I just wanted to start a thread to get everyone's opinion. Typically, people pose the question, "Who is the greatest chess player of all time?" This is a difficult question to answer because it's nearly impossible to compare different players from different time periods. Ali and Tyson, Magic and Jordan, Capablanca and Kasparov: heads and shoulders above the competition of their eras. Lasker, Fischer, etc. were all the dominate players of their age. Moreover, as the history of chess builds, each of the current champions stands taller on the shoulders of giants; each is strengthened from studying the brilliance of the World Chess Champions and invincible grandmasters of old. Rather than asking who is the best, I propose the question:
"Who in history possessed the greatest innate chess ability? Who was the greatest chess talent of all time?"
Lasker, Capablanca, Morphy, Spassky, Tal, Kasparov? Chime in :)
The greatest chess player of all time? the answer is me of course .
Klaus Junge
Thanks, that's the fellow... I looked again at some of his games and I wonder what impressed me so much the first time.

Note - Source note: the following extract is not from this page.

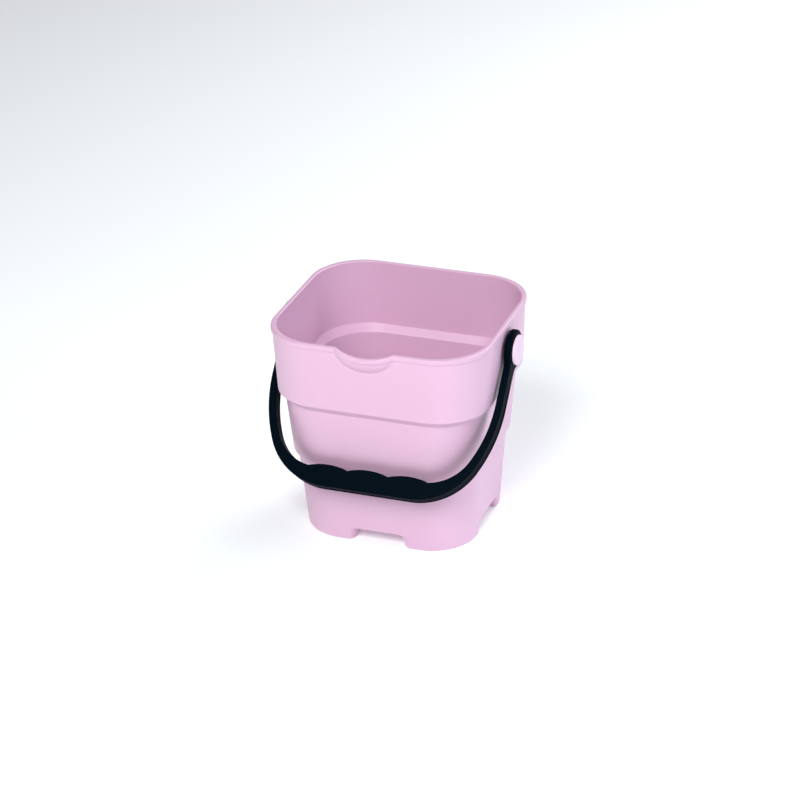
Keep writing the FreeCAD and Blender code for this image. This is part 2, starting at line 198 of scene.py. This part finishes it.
# the wall's lower edges are rounded over the gaps between the feet, and fade out at these distances
GAP_FADE, FRONT_GAP, SIDE_GAP, FLOOR_GAP = 4.0, 19.0, 17.0, 18.5
CEILING_EDGE, FLOOR_EDGE = 0.8, 1.5

# where the outer face of a foot starts, from the middle of the front and of the side; a well's side
FRONT_END, SIDE_END, WELL_END = 20.0, 18.0, 20.0

# a foot: half the gap to the next one and its loss per mm of height, and the roundings
FOOT_GAP, FOOT_SLANT, FOOT_FILLET, SOLE = 19.0, 0.3, 1.5, 1.2
FOOT_FRONT, FOOT_SIDE, INNER_CORNER = 5.5, 3.5, 2.5
SOLE_INSET, SOLE_CUT = 16.91, 18.64

# a well: half the gap, the roundings, and how these and the inset change per mm down
WELL_GAP, WELL_ROUND, WELL_FILLET = 17.5, 3.5, 1.0
GAP_GROWS, ROUND_SHRINKS, INSET_GROWS = 0.225, 0.26, 0.077
WELL_LOW, WELL_EDGE = 3.5, 0.8
LOW_INSET, LOW_CUT, LOW_SIDE = 19.42, 19.53, 1.16

# the pivot bosses, along the pivot axis from the bucket's middle
BOSS, BOSS_BORE, BOSS_FOOT, BORE_FOOT, BOSS_END = 5.5, 2.6, 77.4, 78.0, 85.7


def quarter(inset, side_start=None, front_start=None):
    """A quarter of a level in plan with outward normals, from the +X axis round to the +Y axis.

    With the two starts it covers only a foot's outer face. Each start is a pair of distances
    from the axis: where the face starts at the ceiling, and where it starts at this level.
    """
    a, b, r = HALF_X - inset, HALF_Y - inset, CORNER - CORNER_SHRINK * inset
    side_end, front_end = b - r, a - r
    ys = [0.0] + between(0.0, FINE_SIDE, 10) + between(FINE_SIDE, side_end, 5)
    xs = between(front_end, FINE_FRONT, 5) + between(FINE_FRONT, 0.0, 27)
    if side_start:
        full_y = (side_end - side_start[1]) / (side_end - side_start[0])
        full_x = (front_end - front_start[1]) / (front_end - front_start[0])
        ys = [side_end - (side_end - y) * full_y for y in ys if y > side_start[0] - 0.01]
        xs = [front_end - (front_end - x) * full_x for x in xs if x > front_start[0] - 0.01]
    points = [(a, y, 1.0, 0.0) for y in ys]
    for turn in between(0.0, pi / 2, 18):
        points.append((front_end + r * cos(turn), side_end + r * sin(turn), cos(turn), sin(turn)))
    return points + [(x, b, 0.0, 1.0) for x in xs]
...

He was obviously very talented, anyone who can score a full point against Alekhine at age 18 is _talented_ ... but upon further review i think I was a bit hyperbolic in my earlier post.

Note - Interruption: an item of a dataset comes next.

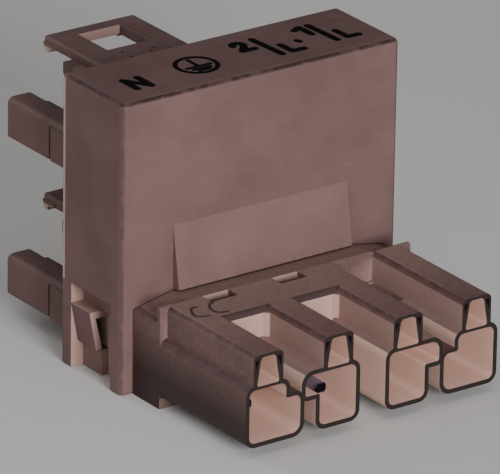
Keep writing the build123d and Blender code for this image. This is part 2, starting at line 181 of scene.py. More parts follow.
def relief(tree, shader, height, depth_mm, edge_mm):
    """Fine relief on edges that the light sees as slightly rounded."""
    edge = tree.nodes.new("ShaderNodeBevel")
    edge.samples = BEVEL_SAMPLES
    edge.inputs["Radius"].default_value = edge_mm * MM
    bump = tree.nodes.new("ShaderNodeBump")
    bump.inputs["Distance"].default_value = depth_mm * MM
    feed(tree, bump.inputs["Height"], height)
    feed(tree, bump.inputs["Normal"], edge.outputs[0])
    feed(tree, shader.inputs["Normal"], bump.outputs[0])


print("ready for surfaces: noise, relief with", BEVEL_SAMPLES, "samples an edge")

# %% [markdown]
# Some effects belong only to certain places: the inside of a tube, the tops, the edges. A painted map
# could say where. Here a mask does, a value that is 1 in such a place and 0 elsewhere. It is made from
# the position of a point or from the way its face looks, so it stays sharp at any distance.

# %% Masks from places and directions
MOSTLY, NEARLY = 0.7, 0.9    # how far a face's normal has to lie along an axis


def split_up(tree, vector):
    """The X, Y and Z of a position or a direction."""
    node = tree.nodes.new("ShaderNodeSeparateXYZ")
    feed(tree, node.inputs[0], vector)
    return node.outputs[:3]


def within(tree, value, low_mm, high_mm):
    """1 between two places along an axis, 0 outside them."""
    node = tree.nodes.new("ShaderNodeMath")
    node.operation = "COMPARE"
    feed(tree, node.inputs[0], value)
    node.inputs[1].default_value = (low_mm + high_mm) / 2 * MM
    node.inputs[2].default_value = (high_mm - low_mm) / 2 * MM
    return node.outputs[0]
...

I'm not too sure that by judging the innate ability of a chess player or his "natural ability" for chess is fair. People really can't control it, for example it's like judging people based on eye color, can't really control that can we. As for who's the best, personally I think it's Kasparov but there really isn't one because we can't have a tournament where all the greatest attend because so many great players have passed away so technically we can only have #1 players for certain times.
I think Illya Nyzhnyk, a boy of 11 years of age. He already won a tournament at age 10 in Mocow. He has beaten several GM's.
And Anish Giri, who plays in the Bundesliga (Germany) and the Meesterklasse (The Netherlands). He is 14 years old and has a FIDE ranking of 2430.